I would not get hurt by someone saying that they were offended by something I did or hurt but if they said I'm the reason they are scarred forever would.

your arguments are on his intentions but most times intentions are not what cause resentment, arguments and pain in relationships. If we always knew what the other meant in their words wow, we'd all be much happier with our partners and friends but unfortunately it is about the words.

I am sure she knows, and I know this is true from many hours of talkign to her, that she knows she hurts her husband and isn't always a perfect wife, that is not a question in my mind.. But if you look at the conversation even in brief and really pay attention you'll realize taht her whole reason for posting isn't about the fact that she falls short and hurts him. Taht is a given and she knows this, it's all about WHAT HE SAID!

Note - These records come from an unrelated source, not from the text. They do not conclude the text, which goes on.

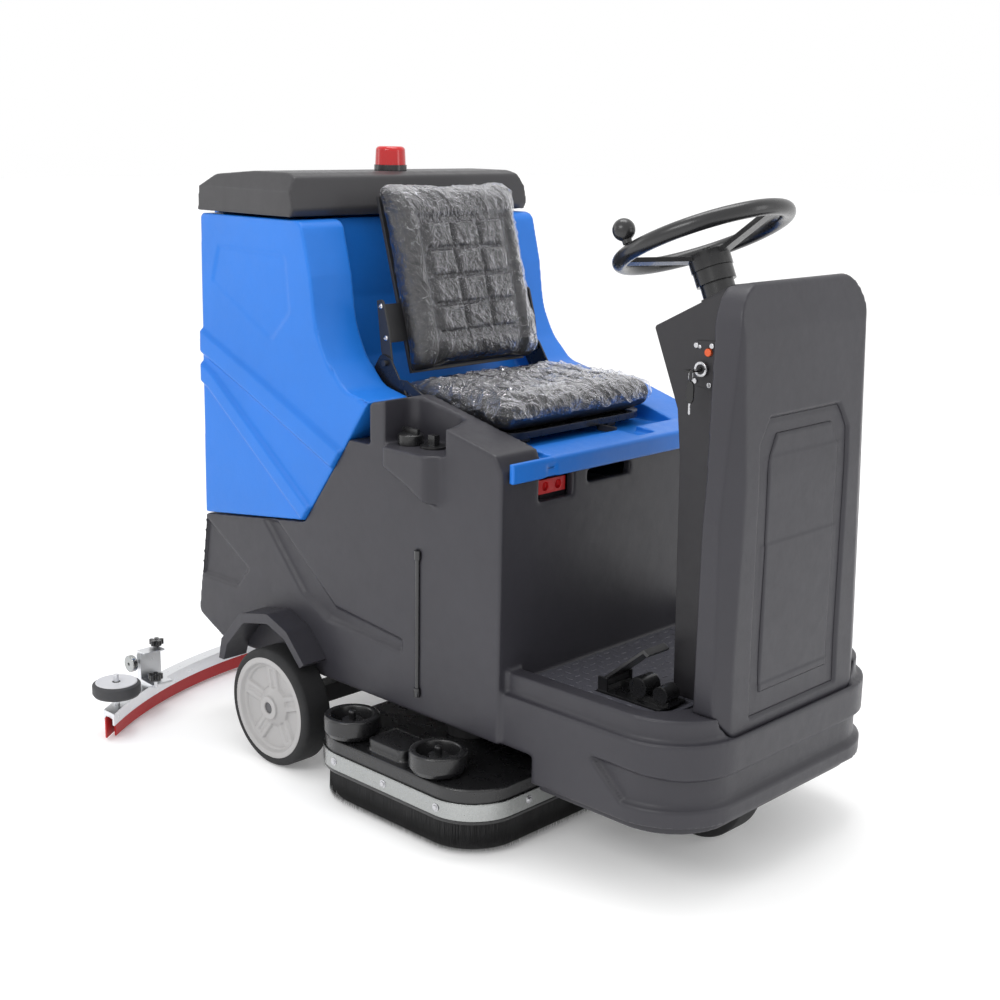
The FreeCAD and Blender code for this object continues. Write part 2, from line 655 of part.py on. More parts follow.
def drive_wheel():
    half = size.drive_width / 2
    tyre = turned("drive_tyre", [(82, -half), (size.drive_radius, -half, 8), (size.drive_radius, half, 8),
                                 (82, half)],
                  ("steer_axis - steer_trail", 0, "drive_radius"), "y")
    part("drive_tyre", tyre)
    bore = size.axle_radius + 0.05
    hub = turned("drive_hub", [(bore, -half - 8), (46, -half - 8), (46, -half + 6), (82, -half + 6),
                               (82, half - 6),
                               (46, half - 6), (46, half + 8), (bore, half + 8)],
                 ("steer_axis - steer_trail", 0, "drive_radius"), "y")
    part("drive_hub", hub)


# ---------------------------------------------------------------- seat and its deck

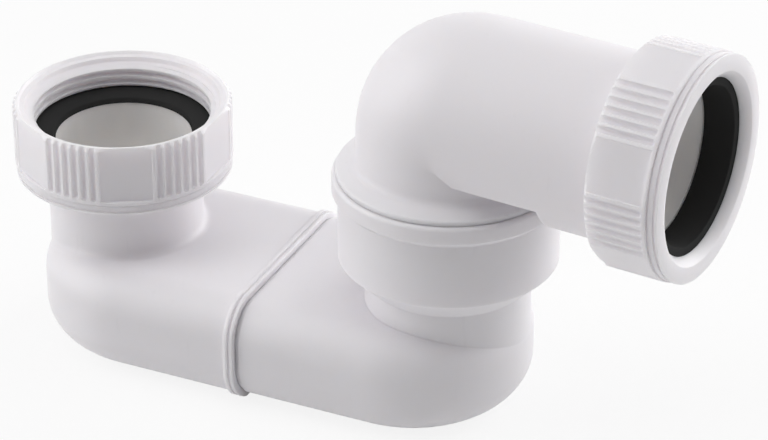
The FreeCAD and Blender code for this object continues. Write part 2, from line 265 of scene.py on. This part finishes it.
def new_group(name, inputs, outputs):
    """Shader node group with named inputs and outputs; returns it with its ends."""
    group = bpy.data.node_groups.new(name, "ShaderNodeTree")
    for label, kind, default in inputs:
        socket = group.interface.new_socket(name=label, in_out="INPUT", socket_type=kind)
        socket.default_value = default
    for label, kind in outputs:
        group.interface.new_socket(name=label, in_out="OUTPUT", socket_type=kind)
    start = group.nodes.new("NodeGroupInput")
    end = group.nodes.new("NodeGroupOutput")
    return group, start.outputs, end.inputs


def moulding_group():
    """Faint flow marks, orange peel and small scuffs of an injection moulding."""
    found = bpy.data.node_groups.get("moulded_surface")
    if found:
        return found
    group, given, result = new_group(
        "moulded_surface",
        [
            ("Colour", "NodeSocketColor", (0.8, 0.8, 0.8, 1)),
            ("Roughness", "NodeSocketFloat", 0.4),
            ("Peel Size", "NodeSocketFloat", 900.0),
            ("Flow Size", "NodeSocketFloat", 18.0),
            ("Flow Strength", "NodeSocketFloat", 0.03),
            ("Scuffs", "NodeSocketFloat", 0.1),
        ],
        [
            ("Colour", "NodeSocketColor"),
            ("Roughness", "NodeSocketFloat"),
            ("Height", "NodeSocketFloat"),
        ],
    )
    nodes = Nodes(group)
    place = nodes.add("ShaderNodeTexCoord").outputs["Object"]
    peel = nodes.add("ShaderNodeTexNoise", {"Vector": place, "Scale": given["Peel Size"], "Detail": 3.0})
    flow = nodes.add(
        "ShaderNodeTexNoise",
        {"Vector": place, "Scale": given["Flow Size"], "Detail": 4.0, "Distortion": 0.6},
    )
    scuff_place = nodes.add("ShaderNodeMapping", {"Vector": place, "Scale": (1.0, 1.0, 0.12)})
    scuff = nodes.add(
        "ShaderNodeTexNoise",
        {"Vector": scuff_place.outputs[0], "Scale": 420.0, "Detail": 2.0, "Roughness": 0.7},
    )
    scuff_mask = nodes.add(
        "ShaderNodeMapRange",
        {"Value": scuff.outputs["Fac"], "From Min": 0.66, "From Max": 0.74},
    ).outputs["Result"]
    scuff_amount = nodes.math("MULTIPLY", scuff_mask, given["Scuffs"])
    flow_offset = nodes.math("SUBTRACT", flow.outputs["Fac"], 0.5)
    shade = nodes.math("MULTIPLY_ADD", flow_offset, given["Flow Strength"], 1.0)
    shade = nodes.math("MULTIPLY_ADD", scuff_amount, -0.12, shade)
    tinted = nodes.vector("SCALE", {0: given["Colour"], "Scale": shade})
    nodes.put(result["Colour"], tinted.outputs[0])
    rough = nodes.math("MULTIPLY_ADD", flow_offset, 0.12, given["Roughness"])
    rough = nodes.math("MULTIPLY_ADD", scuff_amount, 0.5, rough)
    nodes.put(result["Roughness"], rough)
    height = nodes.math("MULTIPLY_ADD", scuff_amount, -0.6, peel.outputs["Fac"])
    nodes.put(result["Height"], height)
    return group


def bore_painted_light_mask_group():
    """Mask of the surfaces nearer to an axis than a radius, from one station along it, where the bore's
    painted light goes.
    """
    found = bpy.data.node_groups.get("bore_painted_light_mask")
    if found:
        return found
    group, given, result = new_group(
        "bore_painted_light_mask",
        [
            ("Centre", "NodeSocketVector", (0, 0, 0)),
            ("Axis", "NodeSocketVector", (0, 0, 1)),
            ("Radius", "NodeSocketFloat", 0.0185),
            ("Start", "NodeSocketFloat", 0.0),
        ],
        [("Mask", "NodeSocketFloat")],
    )
    nodes = Nodes(group)
    place = nodes.add("ShaderNodeTexCoord").outputs["Object"]
    axis = given["Axis"]
    offset = nodes.vector("SUBTRACT", {0: place, 1: given["Centre"]}).outputs[0]
    along = nodes.vector("DOT_PRODUCT", {0: offset, 1: axis}).outputs["Value"]
    foot = nodes.vector("SCALE", {0: axis, "Scale": along}).outputs[0]
    away = nodes.vector("DISTANCE", {0: offset, 1: foot}).outputs["Value"]
    near = nodes.add(
        "ShaderNodeMapRange",
        {"Value": nodes.math("SUBTRACT", away, given["Radius"]), "From Min": 0.0, "From Max": -0.2 * MM},
    ).outputs["Result"]
    beyond = nodes.math("GREATER_THAN", along, given["Start"])
    nodes.put(result["Mask"], nodes.math("MULTIPLY", near, beyond))
    return group


# Size of the orange peel, strength of the flow marks, amount of scuffs and strength of the relief
PLASTIC_SURFACE = {"Peel Size": 1400.0, "Flow Strength": 0.03, "Scuffs": 0.15, "Relief": 0.12}
RUBBER_SURFACE = {"Peel Size": 2200.0, "Flow Strength": 0.5, "Scuffs": 0.4, "Relief": 0.3}


def moulded_material(name, tint, roughness, look, bore=None, edge=0.0):
    """Plastic or rubber with the moulded surface, a lighter painted tint inside a bore for the light
    that passes through its wall, and softened edges.
    """
    material = bpy.data.materials.get(name)
    if material:
        return material
    material = bpy.data.materials.new(name)
    material.use_nodes = True
    nodes = Nodes(material.node_tree)
    shader = material.node_tree.nodes["Principled BSDF"]
    surface = nodes.add("ShaderNodeGroup", node_tree=moulding_group())
    surface.inputs["Colour"].default_value = (*tint, 1)
    surface.inputs["Roughness"].default_value = roughness
    for label in ("Peel Size", "Flow Strength", "Scuffs"):
        surface.inputs[label].default_value = look[label]
    # Painted light: inside the bore the colour turns to a lighter tint that stands for the light passing
    # through the wall
    if bore:
        mask = nodes.add("ShaderNodeGroup", node_tree=bore_painted_light_mask_group())
        for label in ("Centre", "Axis", "Radius", "Start"):
            mask.inputs[label].default_value = bore[label]
        mixed = nodes.add("ShaderNodeMix", data_type="RGBA")
        nodes.put(mixed.inputs[0], mask.outputs["Mask"])
        mixed.inputs[6].default_value = (*tint, 1)
        mixed.inputs[7].default_value = (*bore["Tint"], 1)
        nodes.put(surface.inputs["Colour"], mixed.outputs[2])
    relief = nodes.add(
        "ShaderNodeBump",
        {"Height": surface.outputs["Height"], "Strength": look["Relief"], "Distance": 0.05 * MM},
    )
    if edge:
        soft = nodes.add("ShaderNodeBevel", {"Radius": edge}, samples=6)
        nodes.put(relief.inputs["Normal"], soft.outputs["Normal"])
    nodes.put(shader.inputs["Base Color"], surface.outputs["Colour"])
    nodes.put(shader.inputs["Roughness"], surface.outputs["Roughness"])
    nodes.put(shader.inputs["Normal"], relief.outputs["Normal"])
    return material


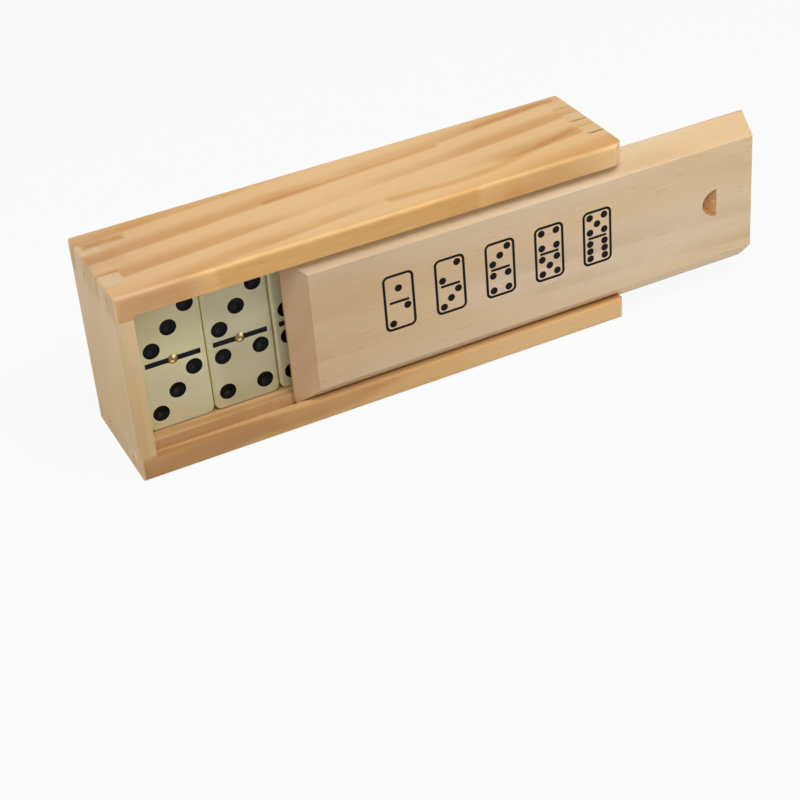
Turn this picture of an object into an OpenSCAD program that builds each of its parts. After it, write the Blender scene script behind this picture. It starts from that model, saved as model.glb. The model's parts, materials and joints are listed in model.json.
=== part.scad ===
// Wooden box with a sliding lid, packed with a double-six set of dominoes.
// The box stands on one of its long boards. X runs along it, and the lid
// closes its front, at -Y, and slides out at +X. Z is up. The origin is the
// centre of the face that the box stands on.

/* [Domino] */
// Width of a domino
domino_width = 25; // [24:0.5:28]
// Length of a domino
domino_length = 54.5; // [50:0.5:58]
// Thickness of a domino
domino_thickness = 7.4; // [6.6:0.1:10]
// Radius of a domino's four corners, seen from its face
domino_corner = 2.8; // [2:0.1:3.5]
// Radius of the rounding around a domino's rim
domino_rim = 1.1; // [0.6:0.1:1.5]
// Diameter of a pip
pip_diameter = 6.3; // [4:0.1:6.4]
// Depth of a pip's dished recess
pip_depth = 0.9; // [0.4:0.1:1.4]
// Distance from the middle column of pips to each outer column
pip_across = 7.2; // [6.4:0.1:7.4]
// Distance from the middle row of pips to each outer row
pip_along = 7.4; // [6.6:0.1:7.6]
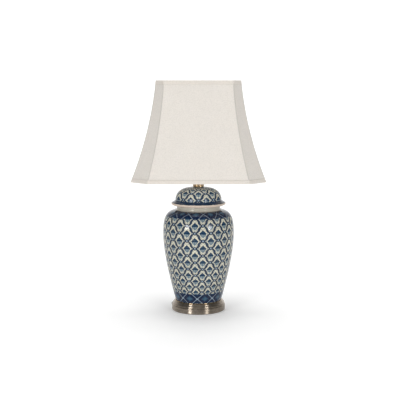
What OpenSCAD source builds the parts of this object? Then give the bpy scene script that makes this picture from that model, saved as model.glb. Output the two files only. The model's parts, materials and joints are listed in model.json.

Don't get me wrong, I am sure there are good thigns about her husband and I know that, but the fact is that he does need in this case, to stop being a victim of her and not be blaming her for his unhappiness.
So based on that assessment you believe that he is lying or that if he is telling the truth he should lie?

Personally I don't find fault with what he said IF he honestly feels this way and for the sake of the OP I will believe he is being honest. It is a bold statement and it is better to state it that way then leave room for interpretation. It may be painful but it isn't a personal attack but rather a declaration of feelings - just maybe not a positive one.

People always talk about how open and honest communication is important in a strong relationship but we pick and choose what honesty is the right honesty. We applaud the OP's partner for sticking with her and working with her even though her BPD can cause him pain but then we chastise him when he wants his feelings to be valid?

He could lie and just go along and spare her feelings but is that really fair to him? I understand the OP has BPD and she is not using it as an excuse but rather owning it outright. The only way to get over the ugliness in a relationship (disorder or otherwise) is to face it head on and sometimes it can be unpleasant. If he has indeed been scarred for life by her actions then now it is out there and they can begin the healing. If he never was honest and didn't let her know the extent of his pain then the healing could never fully happen because it was still buried.